__WHAT TO PRODUCE__.
Using the material below, print the line that contains "graph = bpy.context.evaluated_depsgraph_get()", the line that contains "way = Vector(end) - start", and every line in between, exactly and nothing else.

__ROWS__.
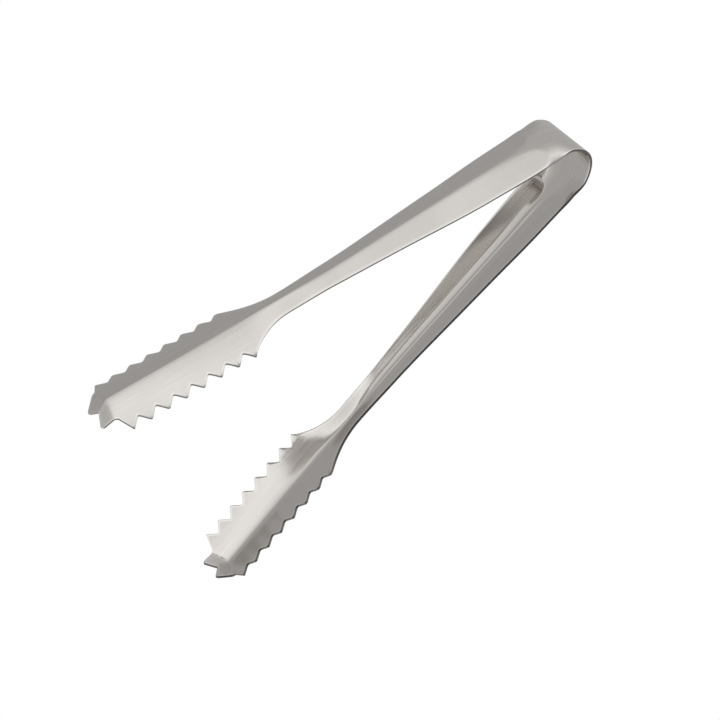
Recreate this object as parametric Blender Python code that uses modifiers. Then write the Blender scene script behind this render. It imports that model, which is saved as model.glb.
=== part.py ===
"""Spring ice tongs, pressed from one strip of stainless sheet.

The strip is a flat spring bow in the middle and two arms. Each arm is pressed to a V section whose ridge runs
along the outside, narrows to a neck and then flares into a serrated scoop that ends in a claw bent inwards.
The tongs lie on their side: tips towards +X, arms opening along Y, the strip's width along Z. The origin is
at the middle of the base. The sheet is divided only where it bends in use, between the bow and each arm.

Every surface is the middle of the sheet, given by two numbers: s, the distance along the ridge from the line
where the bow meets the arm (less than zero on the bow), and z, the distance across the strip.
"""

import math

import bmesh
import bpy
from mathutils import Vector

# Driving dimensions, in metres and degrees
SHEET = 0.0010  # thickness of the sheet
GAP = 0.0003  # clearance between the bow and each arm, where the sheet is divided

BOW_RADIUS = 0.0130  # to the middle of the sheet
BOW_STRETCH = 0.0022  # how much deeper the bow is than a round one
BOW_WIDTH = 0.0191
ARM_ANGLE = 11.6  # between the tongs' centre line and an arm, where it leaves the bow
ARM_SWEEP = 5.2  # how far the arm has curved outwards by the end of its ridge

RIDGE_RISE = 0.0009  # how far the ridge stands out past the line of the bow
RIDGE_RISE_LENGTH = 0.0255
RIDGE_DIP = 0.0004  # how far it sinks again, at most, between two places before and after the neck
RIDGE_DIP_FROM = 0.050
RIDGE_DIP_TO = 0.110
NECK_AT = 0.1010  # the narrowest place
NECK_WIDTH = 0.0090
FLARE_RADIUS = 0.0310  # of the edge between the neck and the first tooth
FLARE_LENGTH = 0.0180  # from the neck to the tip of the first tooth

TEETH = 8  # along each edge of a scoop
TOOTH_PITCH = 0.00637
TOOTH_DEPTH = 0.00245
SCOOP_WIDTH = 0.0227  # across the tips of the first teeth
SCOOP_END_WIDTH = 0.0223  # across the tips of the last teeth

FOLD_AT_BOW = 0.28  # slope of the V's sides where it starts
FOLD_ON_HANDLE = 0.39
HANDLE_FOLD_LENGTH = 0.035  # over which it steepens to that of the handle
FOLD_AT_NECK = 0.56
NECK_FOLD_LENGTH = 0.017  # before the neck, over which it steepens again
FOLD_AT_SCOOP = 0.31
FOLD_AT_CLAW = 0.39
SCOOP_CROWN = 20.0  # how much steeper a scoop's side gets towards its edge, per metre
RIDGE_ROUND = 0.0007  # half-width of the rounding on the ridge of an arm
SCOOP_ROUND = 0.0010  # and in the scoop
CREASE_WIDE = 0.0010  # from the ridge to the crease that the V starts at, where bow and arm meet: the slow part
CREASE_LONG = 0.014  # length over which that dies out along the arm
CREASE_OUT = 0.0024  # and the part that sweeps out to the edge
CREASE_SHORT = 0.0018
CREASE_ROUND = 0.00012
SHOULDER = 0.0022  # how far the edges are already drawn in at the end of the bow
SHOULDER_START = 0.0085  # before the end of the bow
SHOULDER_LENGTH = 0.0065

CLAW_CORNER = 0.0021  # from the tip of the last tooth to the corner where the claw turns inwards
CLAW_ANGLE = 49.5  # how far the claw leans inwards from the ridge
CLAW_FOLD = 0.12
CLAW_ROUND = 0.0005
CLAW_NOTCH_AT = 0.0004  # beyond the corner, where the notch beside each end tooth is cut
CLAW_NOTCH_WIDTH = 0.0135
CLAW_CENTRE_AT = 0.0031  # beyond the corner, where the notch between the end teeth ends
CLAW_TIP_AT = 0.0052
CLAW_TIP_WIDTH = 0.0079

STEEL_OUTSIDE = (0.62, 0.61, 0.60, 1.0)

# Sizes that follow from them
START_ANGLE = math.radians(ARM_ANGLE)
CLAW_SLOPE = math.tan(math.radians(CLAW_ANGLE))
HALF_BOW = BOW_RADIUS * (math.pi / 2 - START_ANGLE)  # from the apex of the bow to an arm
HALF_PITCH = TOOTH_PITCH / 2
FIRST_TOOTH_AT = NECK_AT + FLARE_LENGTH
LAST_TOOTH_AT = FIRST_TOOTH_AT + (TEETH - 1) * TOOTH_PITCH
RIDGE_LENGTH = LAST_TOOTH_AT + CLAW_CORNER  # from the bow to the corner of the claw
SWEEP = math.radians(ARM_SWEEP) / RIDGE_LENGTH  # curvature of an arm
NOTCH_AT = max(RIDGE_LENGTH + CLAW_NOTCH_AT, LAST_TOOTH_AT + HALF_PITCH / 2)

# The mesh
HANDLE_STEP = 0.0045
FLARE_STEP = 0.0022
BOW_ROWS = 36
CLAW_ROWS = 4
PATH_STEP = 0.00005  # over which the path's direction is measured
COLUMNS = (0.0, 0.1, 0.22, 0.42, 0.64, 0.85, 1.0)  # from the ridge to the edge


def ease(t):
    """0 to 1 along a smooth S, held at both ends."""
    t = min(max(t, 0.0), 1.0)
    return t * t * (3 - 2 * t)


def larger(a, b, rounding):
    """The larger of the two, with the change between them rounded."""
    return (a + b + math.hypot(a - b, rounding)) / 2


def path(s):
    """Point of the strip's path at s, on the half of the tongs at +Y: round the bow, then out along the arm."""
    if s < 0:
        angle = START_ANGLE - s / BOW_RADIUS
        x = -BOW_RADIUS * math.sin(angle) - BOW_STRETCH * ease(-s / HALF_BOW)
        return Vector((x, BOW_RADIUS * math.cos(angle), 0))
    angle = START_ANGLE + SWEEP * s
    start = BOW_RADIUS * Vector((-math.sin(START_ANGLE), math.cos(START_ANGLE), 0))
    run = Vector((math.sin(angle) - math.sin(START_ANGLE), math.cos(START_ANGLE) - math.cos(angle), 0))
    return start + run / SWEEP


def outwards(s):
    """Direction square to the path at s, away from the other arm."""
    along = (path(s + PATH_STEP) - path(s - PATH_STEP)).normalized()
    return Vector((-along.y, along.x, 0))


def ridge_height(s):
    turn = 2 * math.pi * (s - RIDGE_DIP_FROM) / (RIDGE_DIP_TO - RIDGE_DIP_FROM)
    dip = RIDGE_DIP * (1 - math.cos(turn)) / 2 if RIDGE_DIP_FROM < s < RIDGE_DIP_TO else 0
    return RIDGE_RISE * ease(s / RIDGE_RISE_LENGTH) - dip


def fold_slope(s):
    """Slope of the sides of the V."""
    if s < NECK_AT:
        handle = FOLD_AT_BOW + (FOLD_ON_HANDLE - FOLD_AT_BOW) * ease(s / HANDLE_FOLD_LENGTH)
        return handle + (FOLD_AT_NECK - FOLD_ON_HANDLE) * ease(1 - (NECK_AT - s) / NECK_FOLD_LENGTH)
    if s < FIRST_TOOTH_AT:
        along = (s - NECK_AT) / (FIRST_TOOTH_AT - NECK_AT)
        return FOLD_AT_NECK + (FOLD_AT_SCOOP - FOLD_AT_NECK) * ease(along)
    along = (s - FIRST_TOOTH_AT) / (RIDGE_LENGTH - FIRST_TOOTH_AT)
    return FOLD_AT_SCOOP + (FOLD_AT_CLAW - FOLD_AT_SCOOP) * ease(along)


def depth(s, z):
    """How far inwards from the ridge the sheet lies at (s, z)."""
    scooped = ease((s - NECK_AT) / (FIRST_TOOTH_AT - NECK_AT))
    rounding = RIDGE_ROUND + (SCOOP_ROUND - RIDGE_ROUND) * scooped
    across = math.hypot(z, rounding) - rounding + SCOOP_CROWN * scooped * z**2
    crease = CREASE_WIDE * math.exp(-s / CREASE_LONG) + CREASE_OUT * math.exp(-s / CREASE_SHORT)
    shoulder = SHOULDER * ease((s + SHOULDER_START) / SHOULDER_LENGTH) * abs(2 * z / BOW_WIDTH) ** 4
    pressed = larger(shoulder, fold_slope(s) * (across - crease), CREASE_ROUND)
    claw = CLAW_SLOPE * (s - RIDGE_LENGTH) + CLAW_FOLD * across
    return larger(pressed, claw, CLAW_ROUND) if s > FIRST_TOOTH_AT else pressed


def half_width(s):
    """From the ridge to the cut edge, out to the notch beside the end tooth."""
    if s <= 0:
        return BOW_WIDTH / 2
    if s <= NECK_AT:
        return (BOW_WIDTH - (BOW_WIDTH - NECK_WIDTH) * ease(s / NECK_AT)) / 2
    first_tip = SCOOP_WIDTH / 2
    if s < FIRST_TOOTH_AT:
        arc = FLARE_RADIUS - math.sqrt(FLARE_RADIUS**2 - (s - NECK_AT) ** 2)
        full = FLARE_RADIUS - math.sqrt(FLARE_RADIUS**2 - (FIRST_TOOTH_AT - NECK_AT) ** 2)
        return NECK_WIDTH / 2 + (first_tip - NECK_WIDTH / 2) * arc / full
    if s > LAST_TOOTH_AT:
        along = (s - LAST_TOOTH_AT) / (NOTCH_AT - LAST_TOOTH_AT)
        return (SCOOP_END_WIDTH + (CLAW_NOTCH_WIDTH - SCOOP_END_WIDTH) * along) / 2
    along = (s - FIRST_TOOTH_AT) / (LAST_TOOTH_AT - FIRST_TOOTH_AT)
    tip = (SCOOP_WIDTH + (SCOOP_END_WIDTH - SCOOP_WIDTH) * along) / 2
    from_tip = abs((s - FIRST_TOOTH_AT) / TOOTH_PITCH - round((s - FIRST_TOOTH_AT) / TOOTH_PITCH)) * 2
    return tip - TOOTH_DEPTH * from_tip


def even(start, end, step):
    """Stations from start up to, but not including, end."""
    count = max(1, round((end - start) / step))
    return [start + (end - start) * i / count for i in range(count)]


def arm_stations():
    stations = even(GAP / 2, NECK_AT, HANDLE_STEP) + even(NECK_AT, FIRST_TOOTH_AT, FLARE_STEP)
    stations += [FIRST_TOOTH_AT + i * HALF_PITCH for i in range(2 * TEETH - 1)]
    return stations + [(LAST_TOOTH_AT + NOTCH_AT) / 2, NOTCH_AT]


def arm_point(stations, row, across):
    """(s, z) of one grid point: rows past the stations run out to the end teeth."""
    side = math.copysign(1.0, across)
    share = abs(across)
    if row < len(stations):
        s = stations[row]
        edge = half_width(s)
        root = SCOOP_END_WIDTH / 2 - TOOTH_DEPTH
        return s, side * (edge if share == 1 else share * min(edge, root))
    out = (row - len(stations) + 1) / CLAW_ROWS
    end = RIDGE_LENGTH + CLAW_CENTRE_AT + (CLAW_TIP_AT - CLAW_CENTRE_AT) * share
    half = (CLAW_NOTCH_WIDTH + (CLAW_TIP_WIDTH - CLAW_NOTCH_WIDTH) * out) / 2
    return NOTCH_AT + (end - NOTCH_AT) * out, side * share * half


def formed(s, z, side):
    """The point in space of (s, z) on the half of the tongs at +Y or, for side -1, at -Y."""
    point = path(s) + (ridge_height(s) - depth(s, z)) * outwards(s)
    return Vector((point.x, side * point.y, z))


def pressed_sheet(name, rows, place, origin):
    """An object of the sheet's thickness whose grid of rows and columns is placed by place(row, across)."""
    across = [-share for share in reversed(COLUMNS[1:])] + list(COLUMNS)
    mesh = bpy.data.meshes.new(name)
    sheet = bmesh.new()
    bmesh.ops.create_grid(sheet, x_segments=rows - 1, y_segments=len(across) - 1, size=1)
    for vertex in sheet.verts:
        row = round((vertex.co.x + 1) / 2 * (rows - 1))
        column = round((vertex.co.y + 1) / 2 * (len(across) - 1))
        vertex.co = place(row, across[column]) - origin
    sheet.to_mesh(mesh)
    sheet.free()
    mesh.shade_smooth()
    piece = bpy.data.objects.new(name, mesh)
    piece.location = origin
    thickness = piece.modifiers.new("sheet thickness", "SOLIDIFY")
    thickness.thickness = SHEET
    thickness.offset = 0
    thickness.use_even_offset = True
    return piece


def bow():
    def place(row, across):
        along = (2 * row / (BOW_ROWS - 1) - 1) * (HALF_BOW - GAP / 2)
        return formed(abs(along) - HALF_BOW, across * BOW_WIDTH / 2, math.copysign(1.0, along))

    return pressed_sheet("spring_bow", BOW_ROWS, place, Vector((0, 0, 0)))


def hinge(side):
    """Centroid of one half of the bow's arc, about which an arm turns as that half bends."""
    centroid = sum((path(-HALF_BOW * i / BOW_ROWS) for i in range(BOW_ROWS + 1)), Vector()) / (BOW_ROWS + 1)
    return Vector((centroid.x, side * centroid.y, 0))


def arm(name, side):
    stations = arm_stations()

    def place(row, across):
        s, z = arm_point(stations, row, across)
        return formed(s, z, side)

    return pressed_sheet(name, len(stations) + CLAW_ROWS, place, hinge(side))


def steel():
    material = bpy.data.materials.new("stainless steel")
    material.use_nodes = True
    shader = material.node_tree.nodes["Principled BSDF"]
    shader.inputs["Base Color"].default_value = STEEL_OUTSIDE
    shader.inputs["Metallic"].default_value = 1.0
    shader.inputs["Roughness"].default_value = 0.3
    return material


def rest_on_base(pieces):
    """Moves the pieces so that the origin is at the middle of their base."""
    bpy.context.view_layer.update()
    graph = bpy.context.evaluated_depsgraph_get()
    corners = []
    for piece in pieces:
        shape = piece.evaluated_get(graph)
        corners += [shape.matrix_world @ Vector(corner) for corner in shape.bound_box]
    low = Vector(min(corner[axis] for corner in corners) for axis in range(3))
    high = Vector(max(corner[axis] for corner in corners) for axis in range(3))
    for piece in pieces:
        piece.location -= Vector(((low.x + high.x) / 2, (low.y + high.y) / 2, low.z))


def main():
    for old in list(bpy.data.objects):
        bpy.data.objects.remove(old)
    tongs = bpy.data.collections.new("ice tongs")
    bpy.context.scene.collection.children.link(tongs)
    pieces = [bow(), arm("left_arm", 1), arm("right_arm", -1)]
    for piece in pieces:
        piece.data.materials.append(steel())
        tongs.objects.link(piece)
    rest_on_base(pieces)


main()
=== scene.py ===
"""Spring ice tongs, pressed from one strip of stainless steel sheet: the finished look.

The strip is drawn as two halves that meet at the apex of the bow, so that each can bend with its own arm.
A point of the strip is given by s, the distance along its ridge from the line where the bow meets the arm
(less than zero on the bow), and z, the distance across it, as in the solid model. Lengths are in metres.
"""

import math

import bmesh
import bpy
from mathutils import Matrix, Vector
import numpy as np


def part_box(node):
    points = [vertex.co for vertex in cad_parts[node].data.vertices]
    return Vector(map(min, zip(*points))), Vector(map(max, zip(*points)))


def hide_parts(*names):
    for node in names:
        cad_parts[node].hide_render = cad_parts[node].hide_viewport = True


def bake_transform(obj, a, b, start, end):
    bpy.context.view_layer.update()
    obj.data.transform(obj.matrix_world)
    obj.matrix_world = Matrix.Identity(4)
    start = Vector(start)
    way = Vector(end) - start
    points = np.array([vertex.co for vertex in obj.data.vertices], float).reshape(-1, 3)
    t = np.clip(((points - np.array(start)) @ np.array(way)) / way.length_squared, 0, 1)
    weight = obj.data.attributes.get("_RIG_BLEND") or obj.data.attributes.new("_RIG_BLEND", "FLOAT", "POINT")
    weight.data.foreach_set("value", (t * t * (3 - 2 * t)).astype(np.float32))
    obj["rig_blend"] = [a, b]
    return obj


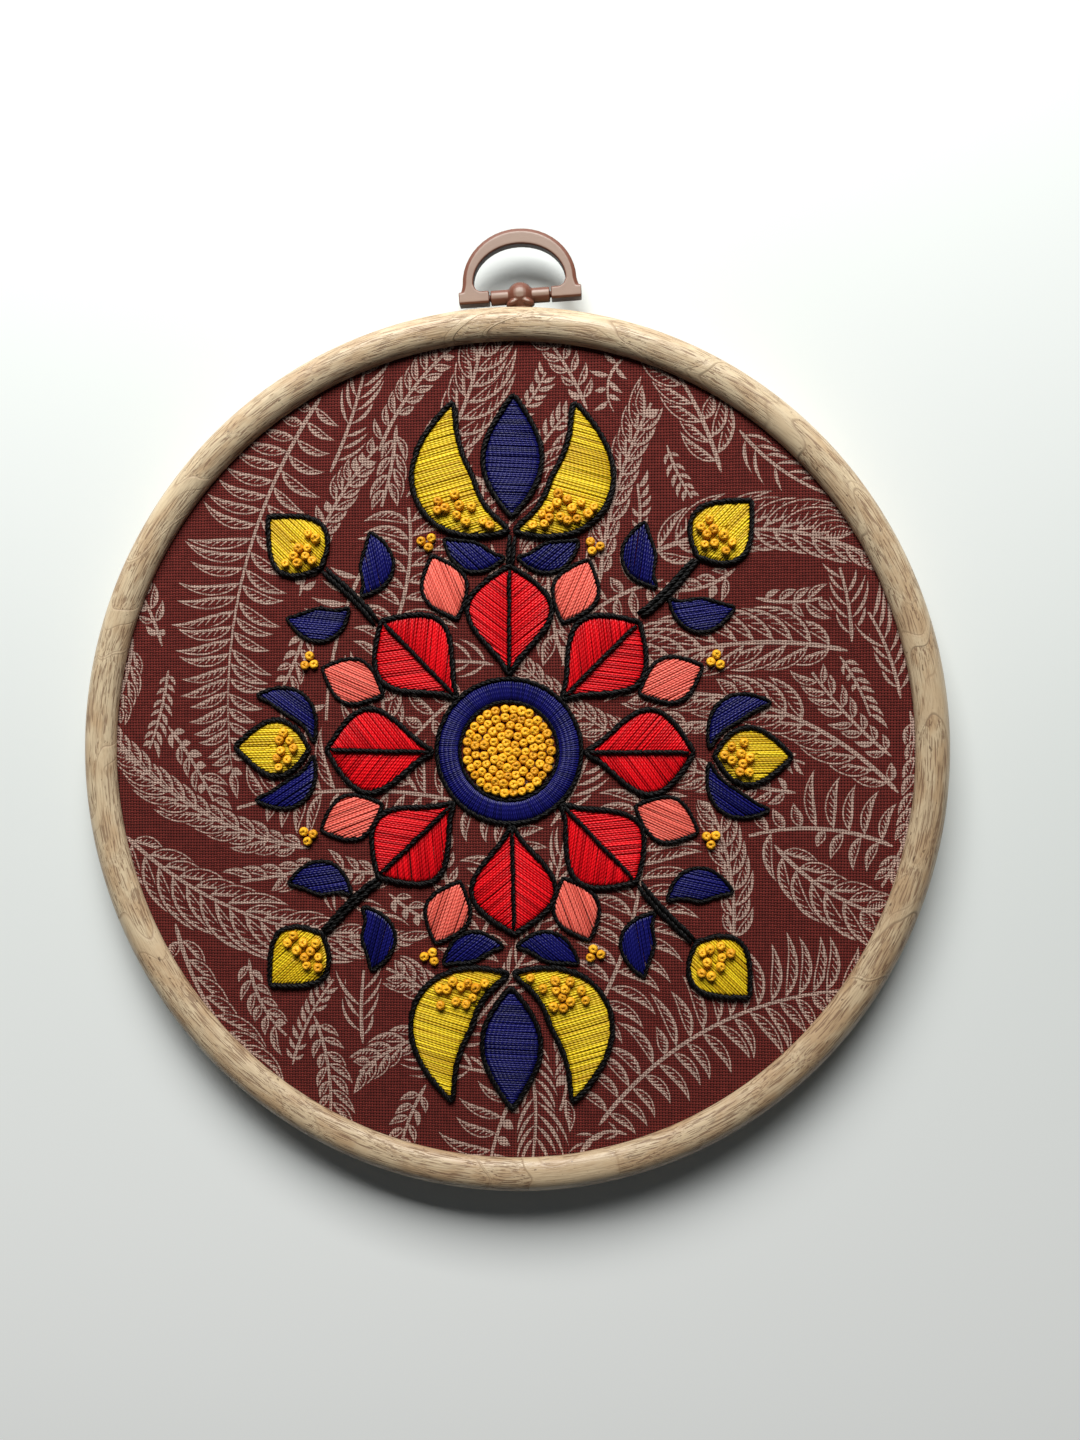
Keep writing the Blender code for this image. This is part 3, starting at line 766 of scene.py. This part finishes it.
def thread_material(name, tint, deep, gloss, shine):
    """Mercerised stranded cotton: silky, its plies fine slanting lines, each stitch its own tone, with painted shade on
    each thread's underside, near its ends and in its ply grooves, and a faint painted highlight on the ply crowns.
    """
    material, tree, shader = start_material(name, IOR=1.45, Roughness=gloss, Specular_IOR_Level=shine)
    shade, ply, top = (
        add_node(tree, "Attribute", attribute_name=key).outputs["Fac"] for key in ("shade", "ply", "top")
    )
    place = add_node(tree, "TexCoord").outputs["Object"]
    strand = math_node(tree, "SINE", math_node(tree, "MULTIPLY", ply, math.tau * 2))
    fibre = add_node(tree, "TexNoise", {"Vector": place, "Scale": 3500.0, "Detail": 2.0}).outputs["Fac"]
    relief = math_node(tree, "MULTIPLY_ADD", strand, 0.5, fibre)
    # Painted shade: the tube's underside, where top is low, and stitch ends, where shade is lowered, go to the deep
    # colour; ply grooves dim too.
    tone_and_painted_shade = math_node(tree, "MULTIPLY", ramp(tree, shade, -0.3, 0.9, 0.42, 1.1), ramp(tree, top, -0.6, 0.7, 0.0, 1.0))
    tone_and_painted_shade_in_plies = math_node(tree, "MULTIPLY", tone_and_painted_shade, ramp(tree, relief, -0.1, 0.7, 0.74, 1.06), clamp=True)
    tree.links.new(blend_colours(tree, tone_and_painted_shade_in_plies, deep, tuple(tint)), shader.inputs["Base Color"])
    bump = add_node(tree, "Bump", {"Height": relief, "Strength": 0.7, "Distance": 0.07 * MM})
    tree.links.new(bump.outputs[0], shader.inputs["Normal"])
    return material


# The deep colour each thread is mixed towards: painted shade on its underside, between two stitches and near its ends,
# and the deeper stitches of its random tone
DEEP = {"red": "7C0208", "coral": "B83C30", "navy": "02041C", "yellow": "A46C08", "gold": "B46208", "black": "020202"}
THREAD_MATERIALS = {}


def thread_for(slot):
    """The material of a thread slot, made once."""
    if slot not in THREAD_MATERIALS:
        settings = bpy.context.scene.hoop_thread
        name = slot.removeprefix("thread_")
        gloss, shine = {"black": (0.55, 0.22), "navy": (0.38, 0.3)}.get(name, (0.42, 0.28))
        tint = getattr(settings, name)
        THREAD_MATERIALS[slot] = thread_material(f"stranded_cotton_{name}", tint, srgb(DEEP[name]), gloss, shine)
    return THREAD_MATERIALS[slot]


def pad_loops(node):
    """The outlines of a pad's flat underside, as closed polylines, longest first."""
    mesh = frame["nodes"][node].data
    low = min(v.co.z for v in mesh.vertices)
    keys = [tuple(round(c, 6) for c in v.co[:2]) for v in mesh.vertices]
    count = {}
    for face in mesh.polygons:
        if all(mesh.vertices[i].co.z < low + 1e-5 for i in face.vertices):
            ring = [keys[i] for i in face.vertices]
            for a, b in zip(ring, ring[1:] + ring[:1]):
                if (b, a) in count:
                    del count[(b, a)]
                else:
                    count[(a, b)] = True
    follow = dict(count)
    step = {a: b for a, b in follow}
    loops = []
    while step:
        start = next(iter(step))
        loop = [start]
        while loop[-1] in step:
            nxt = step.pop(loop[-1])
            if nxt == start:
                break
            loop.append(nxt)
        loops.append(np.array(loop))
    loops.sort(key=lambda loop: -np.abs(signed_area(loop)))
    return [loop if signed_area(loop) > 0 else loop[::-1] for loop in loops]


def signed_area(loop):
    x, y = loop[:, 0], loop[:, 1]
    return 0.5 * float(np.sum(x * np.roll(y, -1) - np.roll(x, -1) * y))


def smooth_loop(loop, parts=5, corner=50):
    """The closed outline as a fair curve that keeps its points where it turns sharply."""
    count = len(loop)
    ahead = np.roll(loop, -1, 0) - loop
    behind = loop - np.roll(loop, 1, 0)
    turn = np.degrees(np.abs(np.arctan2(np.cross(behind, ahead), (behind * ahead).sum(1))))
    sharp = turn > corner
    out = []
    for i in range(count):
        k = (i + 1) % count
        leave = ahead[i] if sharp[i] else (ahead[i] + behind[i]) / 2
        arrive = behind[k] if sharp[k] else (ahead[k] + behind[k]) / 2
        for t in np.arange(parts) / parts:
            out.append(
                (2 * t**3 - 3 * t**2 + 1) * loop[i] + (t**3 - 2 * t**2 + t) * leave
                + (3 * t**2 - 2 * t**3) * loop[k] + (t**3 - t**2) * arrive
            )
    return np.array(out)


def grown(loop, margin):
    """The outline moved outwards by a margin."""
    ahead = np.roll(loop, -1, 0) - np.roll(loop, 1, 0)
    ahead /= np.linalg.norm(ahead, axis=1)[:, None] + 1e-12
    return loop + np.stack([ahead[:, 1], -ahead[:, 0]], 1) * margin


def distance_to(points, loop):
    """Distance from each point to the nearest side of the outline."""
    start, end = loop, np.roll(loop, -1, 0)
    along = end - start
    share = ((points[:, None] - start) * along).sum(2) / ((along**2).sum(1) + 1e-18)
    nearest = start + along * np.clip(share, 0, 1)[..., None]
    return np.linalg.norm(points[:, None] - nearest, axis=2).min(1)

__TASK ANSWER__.
    graph = bpy.context.evaluated_depsgraph_get()
    corners = []
    for piece in pieces:
        shape = piece.evaluated_get(graph)
        corners += [shape.matrix_world @ Vector(corner) for corner in shape.bound_box]
    low = Vector(min(corner[axis] for corner in corners) for axis in range(3))
    high = Vector(max(corner[axis] for corner in corners) for axis in range(3))
    for piece in pieces:
        piece.location -= Vector(((low.x + high.x) / 2, (low.y + high.y) / 2, low.z))


def main():
    for old in list(bpy.data.objects):
        bpy.data.objects.remove(old)
    tongs = bpy.data.collections.new("ice tongs")
    bpy.context.scene.collection.children.link(tongs)
    pieces = [bow(), arm("left_arm", 1), arm("right_arm", -1)]
    for piece in pieces:
        piece.data.materials.append(steel())
        tongs.objects.link(piece)
    rest_on_base(pieces)


main()
=== scene.py ===
"""Spring ice tongs, pressed from one strip of stainless steel sheet: the finished look.

The strip is drawn as two halves that meet at the apex of the bow, so that each can bend with its own arm.
A point of the strip is given by s, the distance along its ridge from the line where the bow meets the arm
(less than zero on the bow), and z, the distance across it, as in the solid model. Lengths are in metres.
"""

import math

import bmesh
import bpy
from mathutils import Matrix, Vector
import numpy as np


def part_box(node):
    points = [vertex.co for vertex in cad_parts[node].data.vertices]
    return Vector(map(min, zip(*points))), Vector(map(max, zip(*points)))


def hide_parts(*names):
    for node in names:
        cad_parts[node].hide_render = cad_parts[node].hide_viewport = True


def bake_transform(obj, a, b, start, end):
    bpy.context.view_layer.update()
    obj.data.transform(obj.matrix_world)
    obj.matrix_world = Matrix.Identity(4)
    start = Vector(start)
    way = Vector(end) - start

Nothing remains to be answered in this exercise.